Task details: Restate, exactly and only, the lines from the first through the line containing "return relief *".

Data extract:

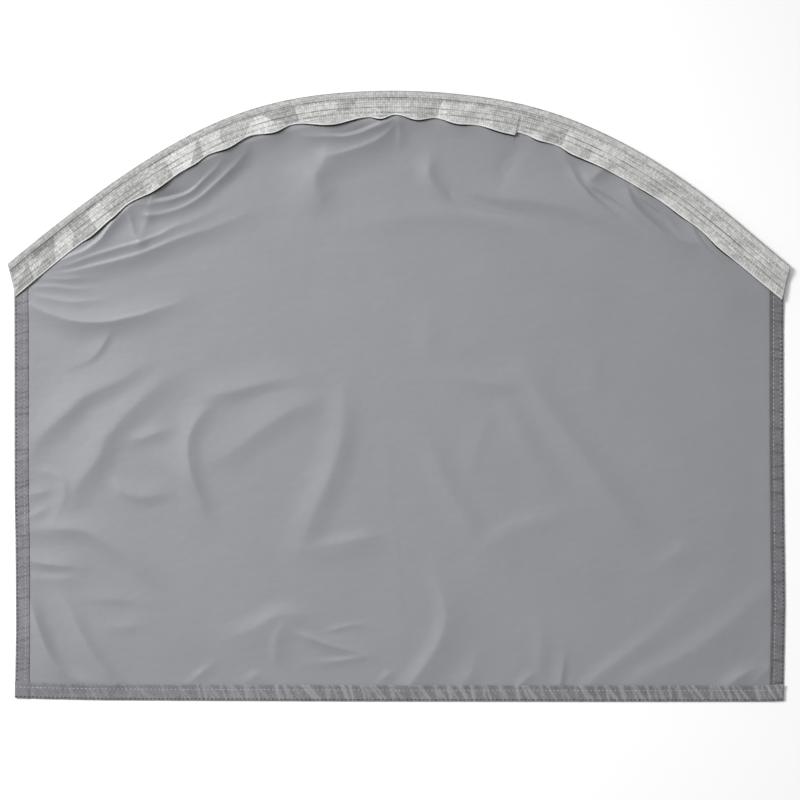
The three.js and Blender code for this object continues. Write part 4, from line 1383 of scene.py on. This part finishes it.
def reach_at(along):
    """How far in from its outer edge the tape reaches."""
    return eased(SCALLOPS, SCALLOP_COLUMNS, "reach", along)


def stand_at(along):
    """How far the flag's free edge stands off the sheet, in steps of STAND_STEP."""
    return eased(SCALLOPS, SCALLOP_COLUMNS, "stand", along)


def facets_at(along, inward, free):
    """Relief of the flag's facets. free is 1 at its free edge and 0 at its seam."""
    first, second = FACET_SEEDS
    relief = zigzag(along, FACET_LEAN, inward, first) + zigzag(along, -FACET_LEAN, inward, second)
    relief = relief * FACET_HEIGHT / 2 * smooth(inward, SHEET_TOP_INSET, SEAM_INSET)
    return relief * (1 - free * (1 - smooth(along, FLAT_END, 2 * FLAT_END)))


def flag_under(along, share):
    """Places, heights and distances inward of the flag's underside, at shares of its reach."""
    reach = reach_at(along)
    inward = FLAG_ROOT + share * (reach - FLAG_ROOT)
    x, y = on_tape(along + skew_at(along, inward), inward)
    free = smooth(inward, SEAM_INSET - FREE_BEFORE_SEAM, reach)
    stand = STAND_STEP * stand_at(along) * free
    laid = sheet_top(x, y) + TAPE_GAP + stand + facets_at(along, inward, free)
    down = np.where(laid > FLAG_JOINT, SHEET_TOP_INSET, SHEET_TOP_INSET + FLAG_DROP)
    z = FLAG_JOINT + (laid - FLAG_JOINT) * smooth(inward, FLAG_ROOT, down)
    return x, y, z, inward


def tape_underside(along):
    """The flag's underside, and then a strip painted dark as the shadow under the free edge, which
    reaches past it.
    """
    flag = flag_under(along, np.linspace(0, 1, UNDER_POINTS)[None, :])
    past = reach_at(along) + GAP_LEAST + GAP_MORE * smooth(stand_at(along), *GAP_STANDS)
    x, y = on_tape(along + skew_at(along, past), past)
    back = (x, y, sheet_top(x, y) + TAPE_GAP / 2, past)
    return [np.hstack(pair) for pair in zip(flag, back)]


def tape_upper_side(along):
    """The flag's upper side, from its free edge to its root, with its woven grooves."""
    x, y, z, inward = flag_under(along, np.linspace(1, 0, UPPER_POINTS)[None, :])
    groove = sum(np.exp(-((inward - line) / GROOVE_WIDTH) ** 2) for line in WOVEN_LINES)
    return [x, y, z + FLAG_THICKNESS - GROOVE_DEPTH * groove, inward]


def squared(value):
    """A sine or cosine that makes the bead's round a little square."""
    return np.sign(value) * np.abs(value) ** (2 / BEAD_SQUARENESS)


def tape_bead(along):
    """The bead, from the flag's upper side round to its underside."""
    half = BEAD_HEIGHT / 2
    top = (FLAG_JOINT + FLAG_THICKNESS - half) / half
    low = (FLAG_JOINT - half) / half
    start = math.asin(top ** (BEAD_SQUARENESS / 2))
    end = 2 * math.pi + math.asin(low ** (BEAD_SQUARENESS / 2))
    angles = np.linspace(start, end, BEAD_POINTS)[None, 1:-1]
    inward = BEAD_RADIUS * (1 + squared(np.cos(angles))) + 0 * along
    z = half * (1 + squared(np.sin(angles))) + 0 * along
    x, y = on_tape(along + skew_at(along, inward), inward)
    return [x, y, z, inward]


def add_weave_map(tape, share, inward):
    """The tape's own map: the share of its length, and the distance inward in metres."""
    layer = tape.data.uv_layers.new(name="weave")
    corners = np.zeros(len(tape.data.loops), int)
    tape.data.loops.foreach_get("vertex_index", corners)
    weave = np.stack([share.reshape(-1)[corners], inward.reshape(-1)[corners] * MM], axis=-1)
    layer.data.foreach_set("uv", weave.astype(np.float32).ravel())


def make_tape():
    """The tape as one closed tube, whose section goes round from the flag's root underneath."""
    along = np.linspace(0, ARCH_LENGTH, RIB_COUNT * STATIONS_PER_RIB + 1)[:, None]
    sides = [tape_underside(along), tape_upper_side(along), tape_bead(along)]
    x, y, z, inward = [np.hstack(parts) for parts in zip(*sides)]
    points = np.stack([x, y, z], axis=-1).reshape(-1, 3)
    index = np.arange(x.size).reshape(x.shape)
    wrapped = np.hstack([index, index[:, :1]])
    faces = grid_quads(wrapped).reshape(-1, 4)[:, ::-1].tolist()
    faces.append(index[0].tolist())
    faces.append(index[-1][::-1].tolist())
    tape = new_object("tape", points, faces, [ribbed_tape])

    ribbed = np.ones(x.shape)
    ribbed[:, :sides[0][0].shape[1]] = 0
    add_attribute(tape, "along", np.broadcast_to(along * MM, x.shape))
    add_attribute(tape, "ribbed", ribbed)
    add_attribute(tape, "from_edge", (reach_at(along) - inward) * MM)
    add_weave_map(tape, np.broadcast_to(along / ARCH_LENGTH, x.shape), inward)
    return tape


def rib_tree():
    """Raises ribs across the tape from the distance along it."""
    tree, graph, given = geometry_tree("tape_ribs", {"Rib Pitch": "Float", "Rib Height": "Float"})
    named = {"data_type": "FLOAT"}
    along = graph.node("GeometryNodeInputNamedAttribute", named, {"Name": "along"})
    ribbed = graph.node("GeometryNodeInputNamedAttribute", named, {"Name": "ribbed"})
    phase = along / given["Rib Pitch"] * (2 * math.pi)
    height = phase.math("COSINE", phase) * ribbed * given["Rib Height"]
    normal = graph.node("GeometryNodeInputNormal")
    offset = graph.node("ShaderNodeVectorMath", {"operation": "SCALE"},
                        {0: normal, "Scale": height})
    moved = graph.node("GeometryNodeSetPosition", None,
                       {"Geometry": given["Geometry"], "Offset": offset})
    close_tree(graph, moved, ribbed_tape)
    return tree


tape = grow(make_tape(), rib_tree(), {
    "Rib Pitch": ARCH_LENGTH / RIB_COUNT * MM, "Rib Height": RIB_HEIGHT * MM})


# Stitches

def stitch_tree(material):
    """Sews evenly spaced stitches along the lines of an object."""
    tree, graph, given = geometry_tree("stitches_" + material.name, {
        "Pitch": "Float", "Stitch Length": "Float", "Thread Radius": "Float", "Seed": "Int"})
    curve = graph.node("GeometryNodeMeshToCurve", None, {0: given["Geometry"]})
    spaced = graph.node("GeometryNodeResampleCurve", {"mode": "LENGTH"},
                        {"Curve": curve, "Length": given["Pitch"]})
    tangent = graph.node("GeometryNodeInputTangent")
    turned = graph.node("FunctionNodeAlignRotationToVector", {"axis": "X"}, {"Vector": tangent})
    bead = graph.node("GeometryNodeMeshUVSphere", None, {"Segments": 8, "Rings": 5, "Radius": 1})
    # Sockets 2, 3 and the output 1 of a Random Value node are those for a single number
    chance = graph.node("FunctionNodeRandomValue", {"data_type": "FLOAT"},
                        {2: STITCH_SHORTEST, 3: STITCH_LONGEST, "Seed": given["Seed"]}, output=1)
    length = given["Stitch Length"] * 0.5 * chance
    size = graph.vector(length, given["Thread Radius"], given["Thread Radius"])
    placed = graph.node("GeometryNodeInstanceOnPoints", None, {
        "Points": spaced, "Instance": bead, "Rotation": turned, "Scale": size})
    close_tree(graph, placed, material)
    return tree


def sew(name, lines, material, length, radius, seed):
    """Stitches along lines of points in millimetres."""
    mesh = bpy.data.meshes.new(name)
    edges = []
    first = 0
    for line in lines:
        edges.extend((first + step, first + step + 1) for step in range(len(line) - 1))
        first += len(line)
    mesh.from_pydata((np.vstack(lines) * MM).tolist(), edges, [])
    obj = bpy.data.objects.new(name, mesh)
    bpy.context.scene.collection.objects.link(obj)
    return grow(obj, stitch_tree(material), {
        "Pitch": STITCH_PITCH * MM, "Stitch Length": length * MM, "Thread Radius": radius * MM,
        "Seed": seed})


def side_row(hem, side, inward, up, span=SIDE_ROW_SPAN):
    """A line along a side hem for stitches, a little above or below its upper side."""
    y = steps_along(*span)
    angle = np.full(y.shape, math.pi)
    points, _ = side_hem_points(hem, side, y, angle, np.full(y.shape, inward - HEM_TURN))
    points[:, 2] += CLOTH / 2 + up
    return points


def foot_row(hem, inward, up):
    """The same along the foot hem."""
    x = steps_along(-HALF_WIDTH + FOOT_ROW_INSET, HALF_WIDTH - FOOT_ROW_INSET)
    angle = np.full(x.shape, math.pi)
    points, _ = foot_hem_points(hem, x, angle, inward - foot_turn(x))
    points[:, 2] += CLOTH / 2 + up
    return points


def tape_row(inward, up):
    """The same along the tape's flag."""
    along = steps_along(TAPE_ROW_INSET, ARCH_LENGTH - TAPE_ROW_INSET)
    x, y, z, _ = flag_under(along, (inward - FLAG_ROOT) / (reach_at(along) - FLAG_ROOT))
    return np.stack([x, y, z + FLAG_THICKNESS + up], axis=-1)


hem_stitches = sew("hem_stitches", [
    side_row(LEFT_HEM, -1, HEM_STITCH_ROW, up=0.05),
    side_row(RIGHT_HEM, 1, HEM_STITCH_ROW, up=0.1),
    foot_row(FOOT_HEM, FOOT_STITCH_ROW, up=0.05),
    side_row(RIGHT_HEM, 1, SPARE_ROW, up=0.1, span=SPARE_ROW_SPAN),
], pale_thread, length=2.6, radius=0.36, seed=1)
edge_stitches = sew("edge_stitches", [
    side_row(LEFT_HEM, -1, HEM_EDGE_ROW, up=0),
    side_row(RIGHT_HEM, 1, HEM_EDGE_ROW, up=0),
    foot_row(FOOT_HEM, HEM_EDGE_ROW, up=0),
], dark_thread, length=2.5, radius=0.55, seed=2)
tape_stitches = sew("tape_stitches", [
    tape_row(BEAD_STITCH_ROW, up=-0.05),
    tape_row(WOVEN_LINES[1], up=-0.12),
], tape_thread, length=3, radius=0.4, seed=3)


# Each piece goes under the root body, the solids of the panel and the tape are hidden, and the cut's
# length and area are worked out

def flat_area():
    """Area of the sheet's cut, its hem allowances included, in square metres."""
    height = sheet_top_edge(steps_along(-HALF_WIDTH, HALF_WIDTH)) - BOTTOM
    field = np.sum((height[1:] + height[:-1]) / 2) * LINE_STEP
    hems = HEM_WIDTH * (height[0] + height[-1]) + FOOT_HEM_WIDTH * 2 * HALF_WIDTH
    return (field + hems) * MM * MM


hem_pieces = [hem_left, hem_right, hem_foot, hem_stitches, edge_stitches]
for piece in [panel, tape, tape_stitches, *hem_pieces]:
    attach(piece, "root")
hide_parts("panel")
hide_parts("edge_tape")

cut_length = sheet_top_edge(np.array([0.0]))[0] - BOTTOM + FOOT_HEM_WIDTH
flat_area()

Solution for this exercise:
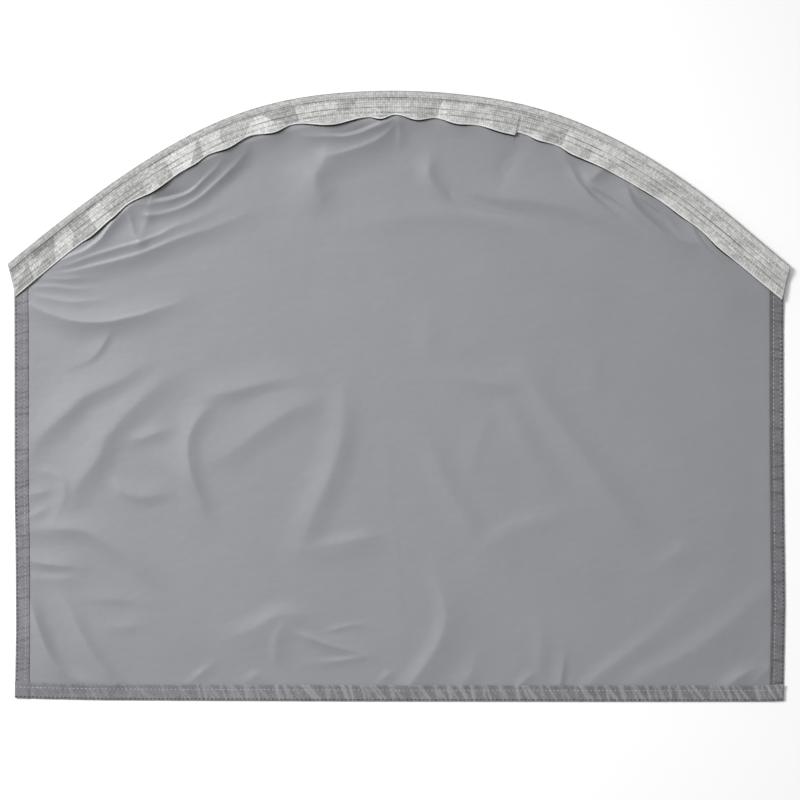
The three.js and Blender code for this object continues. Write part 4, from line 1383 of scene.py on. This part finishes it.
def reach_at(along):
    """How far in from its outer edge the tape reaches."""
    return eased(SCALLOPS, SCALLOP_COLUMNS, "reach", along)


def stand_at(along):
    """How far the flag's free edge stands off the sheet, in steps of STAND_STEP."""
    return eased(SCALLOPS, SCALLOP_COLUMNS, "stand", along)


def facets_at(along, inward, free):
    """Relief of the flag's facets. free is 1 at its free edge and 0 at its seam."""
    first, second = FACET_SEEDS
    relief = zigzag(along, FACET_LEAN, inward, first) + zigzag(along, -FACET_LEAN, inward, second)
    relief = relief * FACET_HEIGHT / 2 * smooth(inward, SHEET_TOP_INSET, SEAM_INSET)
    return relief * (1 - free * (1 - smooth(along, FLAT_END, 2 * FLAT_END)))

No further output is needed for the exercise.